В это время шоферы приводили в порядок машины, Леша Боровой и Хрипунов Вася меняли скаты, чистили и протирали мотор, а Черноусое Вася (у него всегда в запасе части для ремонта) охотно делится с шоферами.
4 сентября едем в Захаровку. Ждем приказ, где развернуть госпиталь. Приехал ЭП 170, забирает у нас все подряд. Мне приказано на все составлять акты. Да разве за ними уследишь! Все уехали. Остались мы с фельдшером Устюжаниной Зоей, да немного медоборудования. Кушать хочется. Пришла Зоя и говорит: «А нас пригласили в столовую на обед. Рядом стоит часть ветеринарии армии». Мы покушали. К ночи вернулась автомашина со старшим лейтенантом Прудниковым, привезли сухари. Спать легли все на полу. Прудников приказал выставить пост. Стою с винтовкой и чешусь. Темнота, тишина, война заснула. И откуда только берутся такие огромные блохи? Кругом полынь высочайшая, не продохнешь от горького запаха, а блохи так и жгут…
Август 1942 года. Тяжелые кровопролитные бои под Сталинградом… Средняя Ахтуба, Дубовка.

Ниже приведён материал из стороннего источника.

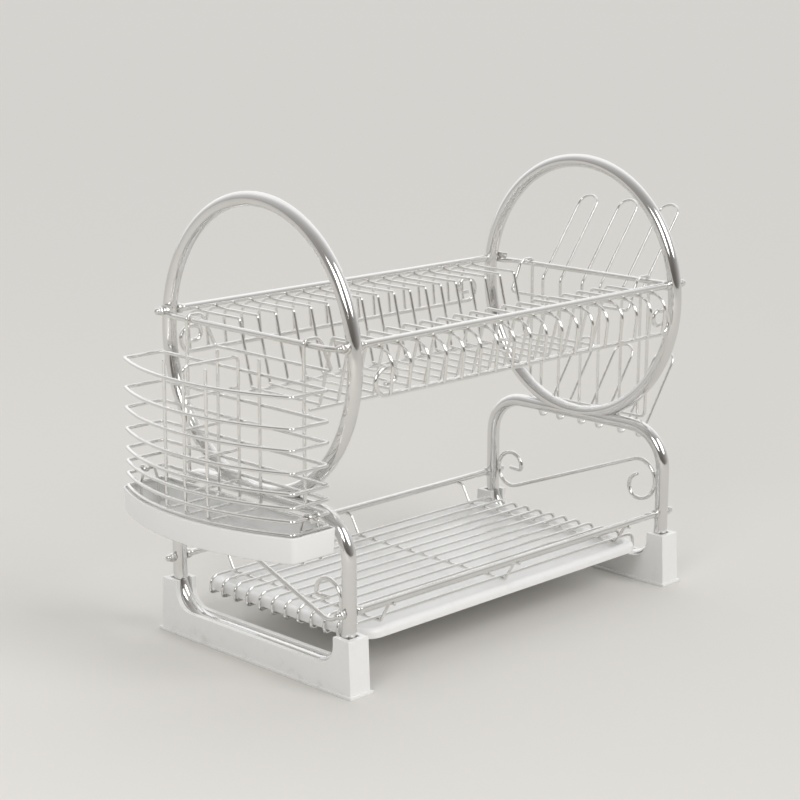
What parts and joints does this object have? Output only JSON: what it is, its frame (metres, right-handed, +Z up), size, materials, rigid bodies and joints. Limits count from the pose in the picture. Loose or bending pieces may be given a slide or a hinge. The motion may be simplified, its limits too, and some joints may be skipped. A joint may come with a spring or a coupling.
{
  "type": "two-tier dish drainer",
  "caption": "Two-tier dish drainer: plate rack held between round end rings, lower shelf over a drip tray, hook-on cutlery basket and cup rack.",
  "frame": {"origin": "on the table, under the middle of the whole rack's length and depth, hung parts included", "axes": "+X along the length towards the cup rack, +Y to the back, +Z up"},
  "size_m": [0.575, 0.2558, 0.399],
  "materials": {
    "chromed_tube": "bright chrome plate on steel tube",
    "chromed_wire": "bright chrome plate on steel wire",
    "chromed_fastener": "bright chrome plate",
    "white_plastic": "moulded white plastic, slightly glossy"
  },
  "bodies": {
    "frame": {"left_foot": "white_plastic", "right_foot": "white_plastic", "left_loop_tube": "chromed_tube", "right_loop_tube": "chromed_tube", "left_ring_tube": "chromed_tube", "right_ring_tube": "chromed_tube", "left_scroll_brace": "chromed_wire", "right_scroll_brace": "chromed_wire", "upper_front_rail": "chromed_wire", "upper_back_rail": "chromed_wire", "lower_front_rail": "chromed_wire", "lower_back_rail": "chromed_wire", "left_side_rod": "chromed_wire", "right_side_rod": "chromed_wire", "upper_bolts": "chromed_fastener", "lower_bolts": "chromed_fastener", "upper_cap_nuts": "chromed_fastener", "lower_cap_nuts": "chromed_fastener", "upper_rail_collars": "chromed_fastener", "lower_rail_collars": "chromed_fastener", "plate_wires": "chromed_wire", "plate_front_scroll_rod": "chromed_wire", "plate_back_scroll_rod": "chromed_wire", "plate_front_trough_rod": "chromed_wire", "plate_back_trough_rod": "chromed_wire", "shelf_wires": "chromed_wire", "shelf_hangers": "chromed_wire"},
    "cutlery_basket": {"basket_loops": "chromed_wire", "basket_uprights": "chromed_wire", "basket_divider": "chromed_wire", "basket_hanger": "chromed_wire"},
    "cutlery_tray": {"cutlery_tray": "white_plastic", "tray_clips": "chromed_wire"},
    "cup_rack": {"cup_loops": "chromed_wire", "cup_rack_hanger": "chromed_wire"},
    "drip_tray": {"drip_tray": "white_plastic"}
  },
  "joints": [
    {"name": "cutlery_basket_lift", "type": "slide", "parent": "frame", "child": "cutlery_basket", "axis": [0, 0, 1], "range_m": [0, 0.035]},
    {"name": "cutlery_tray_unhook", "type": "slide", "parent": "cutlery_basket", "child": "cutlery_tray", "axis": [0, 0, 1], "range_m": [0, 0.004]},
    {"name": "cup_rack_lift", "type": "slide", "parent": "frame", "child": "cup_rack", "axis": [0, 0, 1], "range_m": [0, 0.035]},
    {"name": "drip_tray_slide", "type": "slide", "parent": "frame", "child": "drip_tray", "axis": [0, -1, 0], "range_m": [0, 0.15]}
  ]
}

Мы из Острогожска при временном отступлении остановились на несколько дней в овощном совхозе. Помогаем собирать овощи для воинских частей. С утра вышли рубить капусту. У стены сарая видим, сидит бледная, худенькая девочка лет двенадцати, ест сырую капусту и смотрит безразличными глазами куда-то мимо нас. Лейтенант медслужбы Косарева Фира спросила, сколько ей лет. Она ответила: 22 года, эвакуирована из Ленинграда. Нам стало тяжело…

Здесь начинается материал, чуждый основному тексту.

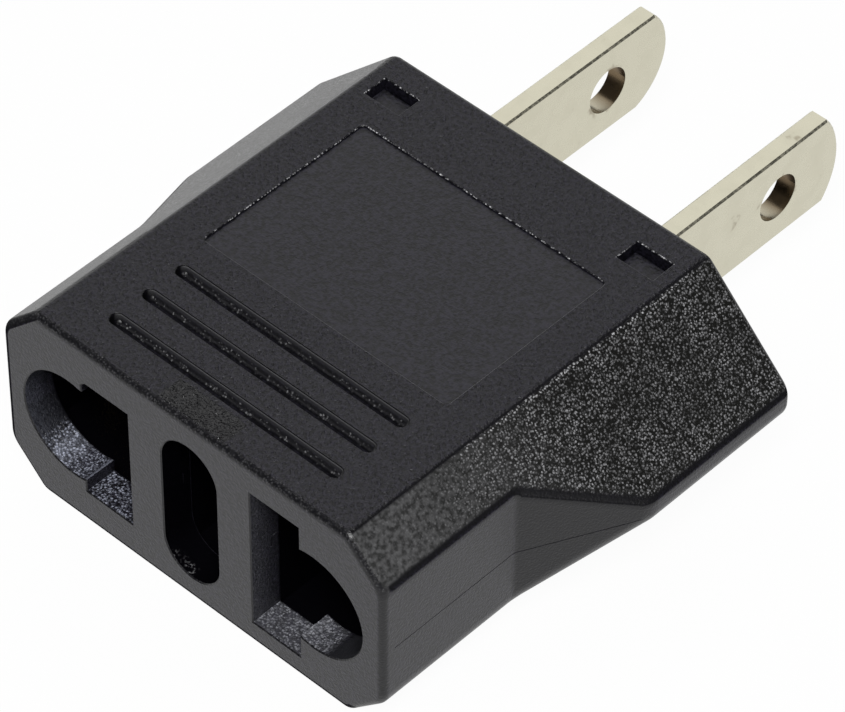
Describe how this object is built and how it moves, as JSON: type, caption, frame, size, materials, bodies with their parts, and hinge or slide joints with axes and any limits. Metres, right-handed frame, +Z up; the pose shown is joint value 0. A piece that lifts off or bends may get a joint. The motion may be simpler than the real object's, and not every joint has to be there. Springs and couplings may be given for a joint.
{
  "type": "travel adapter",
  "caption": "Flat black travel adapter: European and flat-pin socket openings in front, flat blades behind, snapped half shells around sprung contacts.",
  "frame": {"origin": "bottom centre of the whole adapter, on the flat lower face it lies on", "axes": "+Y from the socket face towards the blade tips, +Z up through the grooved top, +X to the right seen from the socket face"},
  "size_m": [0.035, 0.0444, 0.0137],
  "materials": {
    "housing": "fine moulded grain on top, spark-eroded facets, satin walls",
    "blade_plating": "nickel-plated, satin",
    "contact_brass": "bare stamped strip"
  },
  "bodies": {
    "root": {"upper_shell": "housing", "lower_shell": "housing", "blade_left": "blade_plating", "blade_right": "blade_plating", "contact_left": "contact_brass", "contact_right": "contact_brass", "rivet_left": "contact_brass", "rivet_right": "contact_brass"}
  },
  "joints": []
}
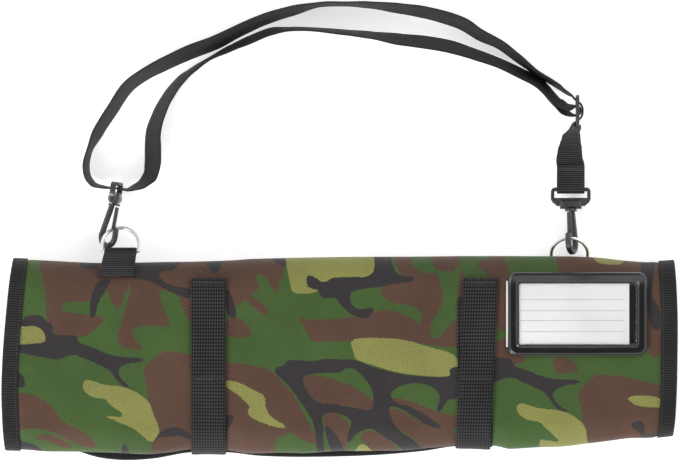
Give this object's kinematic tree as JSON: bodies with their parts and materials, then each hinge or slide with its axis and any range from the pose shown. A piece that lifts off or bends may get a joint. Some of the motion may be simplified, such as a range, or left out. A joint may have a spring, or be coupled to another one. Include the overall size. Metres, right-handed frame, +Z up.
{
  "type": "chef knife roll",
  "caption": "Rolled-up padded camouflage cloth knife roll with black taped ends, hook-and-loop closure straps, a card holder and a clip-on shoulder strap.",
  "frame": {"origin": "middle of the roll's underside, on the surface that it lies on", "axes": "+X along the roll, +Y towards the side that the shoulder strap lies on, +Z up, out of the front that carries the card holder"},
  "size_m": [0.4868, 0.3314, 0.0415],
  "materials": {
    "camouflage_cloth": "woven, coated, in a woodland camouflage print",
    "black_webbing": "ribbed woven tape and webbing",
    "ring_metal": "plated wire",
    "black_hardware": "satin black",
    "black_vinyl": "glossy sheet with a raised rim",
    "white_card": "printed with plain ruled lines",
    "clear_film": "thin clear film"
  },
  "bodies": {
    "root": {"roll_panel": "camouflage_cloth", "end_binding_left": "black_webbing", "end_binding_right": "black_webbing", "flap_binding": "black_webbing", "closure_strap_left": "black_webbing", "closure_strap_right": "black_webbing", "loop_strip_left": "black_webbing", "loop_strip_right": "black_webbing", "ring_tab_left": "black_webbing", "ring_tab_right": "black_webbing", "d_ring_left": "ring_metal", "d_ring_right": "ring_metal", "card_holder": "black_vinyl", "card": "white_card", "card_window": "clear_film", "hook_frame_left": "black_hardware", "hook_frame_right": "black_hardware", "strap_slider": "black_hardware", "shoulder_strap": "black_webbing"},
    "hook_left": {"hook_left": "black_hardware"},
    "gate_left": {"hook_gate_left": "black_hardware"},
    "hook_right": {"hook_right": "black_hardware"},
    "gate_right": {"hook_gate_right": "black_hardware"}
  },
  "joints": [
    {"name": "swivel_left", "type": "hinge", "parent": "root", "child": "hook_left", "pos_m": [-0.16229, 0.10905, 0.015], "axis": [0.131, 0.9914, 0], "range_deg": [-25, 25]},
    {"name": "swivel_right", "type": "hinge", "parent": "root", "child": "hook_right", "pos_m": [0.16691, 0.105, 0.0098], "axis": [0, 0.9927, -0.1209], "range_deg": [-15, 25]},
    {"name": "gate_left", "type": "hinge", "parent": "hook_left", "child": "gate_left", "pos_m": [-0.16028, 0.10596, 0.0174], "axis": [0.701, -0.0926, -0.7071], "range_deg": [0, 20], "stiffness_Nm_per_rad": 0.003},
    {"name": "gate_right", "type": "hinge", "parent": "hook_right", "child": "gate_right", "pos_m": [0.16563, 0.1026, 0.01327], "axis": [0.9272, 0.0453, 0.3719], "range_deg": [0, 20], "stiffness_Nm_per_rad": 0.003}
  ]
}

…В конце августа фашистские войска вышли к Волге, севернее и южнее Сталинграда, получив возможность прицельным огнем обстреливать переправы через Волгу, контролировать подвоз в город и вывоз раненых. В этой трудной боевой обстановке госпиталь выделил из своего состава подвижные группы для усиления медико-санитарных батальонов дивизий 62-й армии, а также непосредственно на пунктах переправы и для сопровождения «летучек» с ранеными в горячих точках Сталинградского фронта. Тяжелые испытания: жизнь в землянках, бессонные ночи, сухой паек.

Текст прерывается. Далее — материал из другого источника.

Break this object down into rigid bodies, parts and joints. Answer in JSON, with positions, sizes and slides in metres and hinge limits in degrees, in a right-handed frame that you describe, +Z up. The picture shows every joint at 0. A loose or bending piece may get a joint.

Теперь мы переехали в Дубовку, после сопровождения летучки. Никого нет, все уехали на восточный берег и принимают раненых, которых переправляют на тот берег всеми плавучими средствами. В Дубовке не бомбят, обстрела нет. В.Смирнова с Натальей Константиновной Беляевой как вошли в дом, сразу заснули. Проснулись, старший политрук Смушко катит к дому дыни и арбузы и смеется — пора ехать в госпиталь. Переправы бомбит, по Волге плывут трупы, вода красная. Крик тонущих разносится далеко. Доктор Смирнова сбегает с берега вниз первой и сразу же волной от взрыва ее сбивает и головой о высокий берег бьет. Секунды — теряет сознание. Подбегают товарищи, помогают встать. На баржу почти несут на руках. Баржа перевозит скот. Овцы сбиваются в кучи и перебегают от кормы к корме. Мы держимся за поручни. Валентина Александровна полулежит. Баржу качает. Рядом лежат раненые. Один без сознания. Около него Наталья Константиновна, перевязывает своим индивидуальным пакетом. Снова разрыв, а Смирнова, оказывается, не слышит. Двоих раненых держит Смушко и что-то говорит, смеясь. Раненые неуверенно улыбаются.
Снова и снова падают бомбы, теперь на берег, куда направляется баржа. Вот и доплыли до берега, там рядом — траншеи. Но старший политрук посадил нас в подошедшие машины вместе с ранеными. Сам остался на переправе.